EXERCISE — List every line in this data where the string "More" occurs.
BEGIN
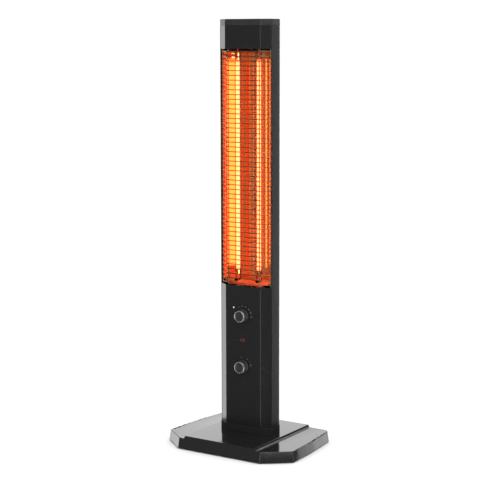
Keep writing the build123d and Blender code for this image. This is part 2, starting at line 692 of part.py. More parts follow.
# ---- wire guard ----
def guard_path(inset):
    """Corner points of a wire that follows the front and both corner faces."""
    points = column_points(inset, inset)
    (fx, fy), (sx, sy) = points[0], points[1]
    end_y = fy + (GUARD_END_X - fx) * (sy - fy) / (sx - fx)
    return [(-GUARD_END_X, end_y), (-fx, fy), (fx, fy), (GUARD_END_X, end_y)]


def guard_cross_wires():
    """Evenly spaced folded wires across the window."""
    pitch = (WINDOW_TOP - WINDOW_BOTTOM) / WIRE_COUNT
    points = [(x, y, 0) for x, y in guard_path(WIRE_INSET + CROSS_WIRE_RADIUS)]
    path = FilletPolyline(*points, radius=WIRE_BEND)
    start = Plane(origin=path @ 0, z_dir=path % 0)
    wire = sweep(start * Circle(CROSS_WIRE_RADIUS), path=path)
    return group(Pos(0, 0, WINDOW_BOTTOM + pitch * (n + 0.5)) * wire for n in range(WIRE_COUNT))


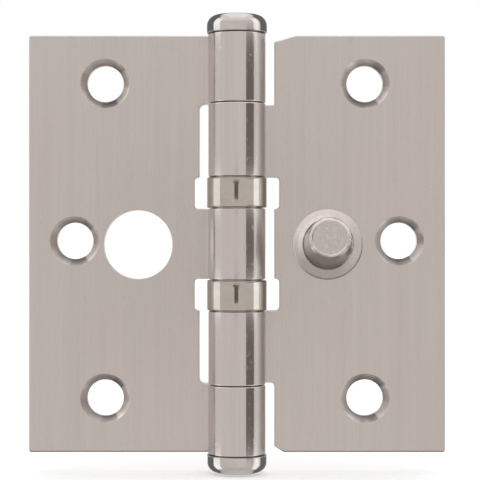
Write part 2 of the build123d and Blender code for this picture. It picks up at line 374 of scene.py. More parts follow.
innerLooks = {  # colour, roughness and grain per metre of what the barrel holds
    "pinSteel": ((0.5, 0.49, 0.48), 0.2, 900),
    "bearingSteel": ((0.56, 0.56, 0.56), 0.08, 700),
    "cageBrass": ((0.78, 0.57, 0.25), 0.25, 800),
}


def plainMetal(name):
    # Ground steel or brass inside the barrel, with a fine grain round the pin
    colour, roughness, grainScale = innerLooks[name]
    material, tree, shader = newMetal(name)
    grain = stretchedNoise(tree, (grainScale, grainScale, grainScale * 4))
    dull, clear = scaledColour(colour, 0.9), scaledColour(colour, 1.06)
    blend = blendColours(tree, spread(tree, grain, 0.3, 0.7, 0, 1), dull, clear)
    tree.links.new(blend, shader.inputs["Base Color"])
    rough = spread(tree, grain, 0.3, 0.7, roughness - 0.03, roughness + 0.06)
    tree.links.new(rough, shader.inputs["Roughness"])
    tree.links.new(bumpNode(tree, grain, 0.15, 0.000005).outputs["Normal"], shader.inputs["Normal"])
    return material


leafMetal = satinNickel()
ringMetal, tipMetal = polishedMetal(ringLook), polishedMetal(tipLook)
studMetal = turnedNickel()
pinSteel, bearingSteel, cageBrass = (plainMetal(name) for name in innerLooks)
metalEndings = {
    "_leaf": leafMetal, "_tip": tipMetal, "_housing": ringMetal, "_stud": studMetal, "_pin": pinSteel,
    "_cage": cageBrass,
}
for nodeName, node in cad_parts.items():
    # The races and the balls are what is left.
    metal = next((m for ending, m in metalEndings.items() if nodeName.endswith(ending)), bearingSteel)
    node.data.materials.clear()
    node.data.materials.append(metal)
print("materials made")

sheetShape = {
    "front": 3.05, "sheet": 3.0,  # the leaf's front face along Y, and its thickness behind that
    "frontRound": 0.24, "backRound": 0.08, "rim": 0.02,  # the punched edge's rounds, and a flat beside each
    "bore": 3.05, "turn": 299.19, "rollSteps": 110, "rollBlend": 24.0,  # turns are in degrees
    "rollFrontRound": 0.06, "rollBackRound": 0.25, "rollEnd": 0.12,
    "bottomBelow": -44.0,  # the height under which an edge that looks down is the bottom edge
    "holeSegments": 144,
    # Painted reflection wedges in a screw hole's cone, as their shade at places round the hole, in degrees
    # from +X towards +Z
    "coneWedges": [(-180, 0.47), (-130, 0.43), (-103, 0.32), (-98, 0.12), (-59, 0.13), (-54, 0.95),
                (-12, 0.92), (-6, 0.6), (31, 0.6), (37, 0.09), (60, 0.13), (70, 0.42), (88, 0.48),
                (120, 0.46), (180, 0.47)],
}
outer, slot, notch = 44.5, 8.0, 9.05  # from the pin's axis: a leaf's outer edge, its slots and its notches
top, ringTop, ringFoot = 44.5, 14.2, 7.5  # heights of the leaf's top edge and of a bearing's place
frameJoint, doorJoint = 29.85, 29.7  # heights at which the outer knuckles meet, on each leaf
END
IN RESPONSE —
Keep writing the build123d and Blender code for this image. This is part 2, starting at line 692 of part.py. More parts follow.
Write part 2 of the build123d and Blender code for this picture. It picks up at line 374 of scene.py. More parts follow.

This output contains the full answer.